Have you ever been in the gym and wished that you could lift more? Maybe the solution is hidden underneath the anthill in your backyard. Ant’s are fascinating creatures with remarkable biomechanical properties. Their complex anatomy lends to one of the anomalies in strength of the natural world.
Ant jaws and neck structure allows them to carry weights well over 5,000 times their own weight. For comparison, that would be a 180 lb. man being able to lift 2 Statues of Libertys stacked on each other with his mouth and neck. This incredible feat of strength has been the study of many biologists, because if able to harness this ratio of power, the world would change.
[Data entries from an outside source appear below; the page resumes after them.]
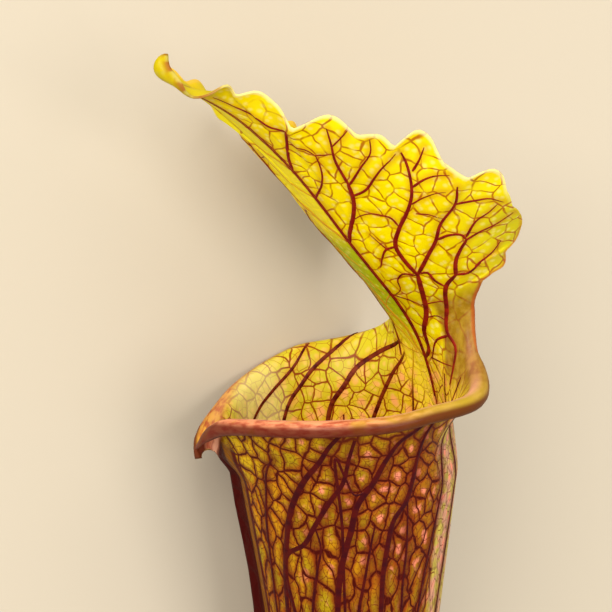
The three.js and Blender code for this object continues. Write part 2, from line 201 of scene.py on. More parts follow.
def with_length(rows, a, b):
    rows = np.asarray(rows, float)
    steps = np.hypot(np.diff(rows[:, a]), np.diff(rows[:, b]))
    return np.column_stack([np.r_[0, np.cumsum(steps)], rows])


MIDRIB_LINE = with_length(MIDRIB, 0, 1)


def blade_point(side, across, length):
    reach, height = along(MIDRIB_LINE, length)
    before, after = along(MIDRIB_LINE, length - 0.5), along(MIDRIB_LINE, length + 0.5)
    lean = np.arctan2(after[1] - before[1], after[0] - before[0])
    twist, near_bend, near_curl, far_bend, far_curl = along(FOLD, length)
    bend, curl = (near_bend, near_curl) if side > 0 else (far_bend, far_curl)
    step = across / FOLD_STEPS
    out, back = 0 * step, 0 * step
    for k in range(FOLD_STEPS):
        q = (k + 0.5) * step
        angle = np.radians(twist * side + bend * smooth(q, 0, FOLD_REACH) + curl * q)
        out = out + np.cos(angle) * step
        back = back + np.sin(angle) * step
    return (
        (reach - back * np.sin(lean))[..., None] * INWARD
        + (height + back * np.cos(lean))[..., None] * UPWARD
        + (side * out)[..., None] * SIDEWAYS
    )


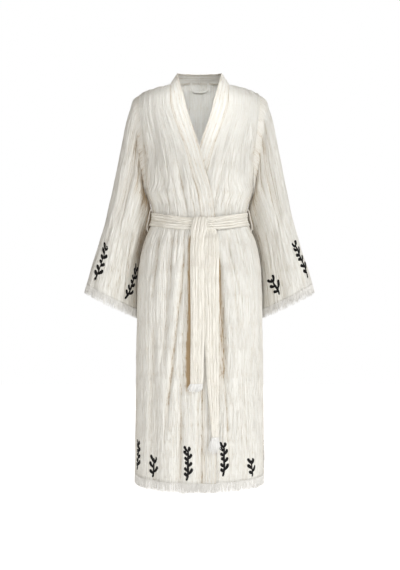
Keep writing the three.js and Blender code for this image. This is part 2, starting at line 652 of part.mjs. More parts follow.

The strength of ants come from the construction of their neck and mandible movements. The geometry of their bodies have been studied by Anderson, Rivera, and Suarez. Their study focused around the geometries of ant’s bodies, especially around the neck area and their center of mass. As seen below in Figure 1, calculations can be made to find the center of mass with variations on species.
From these equations, scientists can understand the positions, proportions, and masses that the ants need in order to create the center of mass needed to hoist large masses over their heads.
Another approach to understanding how ants can lift weights so much heavier than themselves is understanding the biological construction of their necks. The way that Nguyen, Lilly, and Castro found the geometry of ant necks was by using various computer based techniques such as computed tomography and other forms of modeling based off of mechanical data. An example of a computer model based on mechanical data can be seen below in figure 2.
An example of the mechanical testing that Nguyen, Lilly, and Castro conducted involved creating a custom made centrifuge where ants were attached to the edges of the centrifuge by their jaws. By spinning the centrifuge around, the ants are subject to the centripetal force away from their jaws, imitating the force of an ant pulling something with its jaw. By finding the deformation in the jaw, which is the jaw changing it’s geometry due to force being applied, scientists were able to find the stiffness of the jaw and the resistance to deformation (modulus of elasticity). A visual of the experimental schematic can be seen in figure 3.
If able to harness the mechanical advantage that worker ants possess, the applications would be endless. Ranging from construction, to creating medical devices, and many other industries, being able to lift massive loads with minimal equipment would prove useful for the entire world. An example would be a small forklift being able to lift an aircraft carrier just be proportion of strength to weight that mimics an ant. The ongoing research looks promising, and we can only hope we can mimic the strength of the tiny insects we see everyday.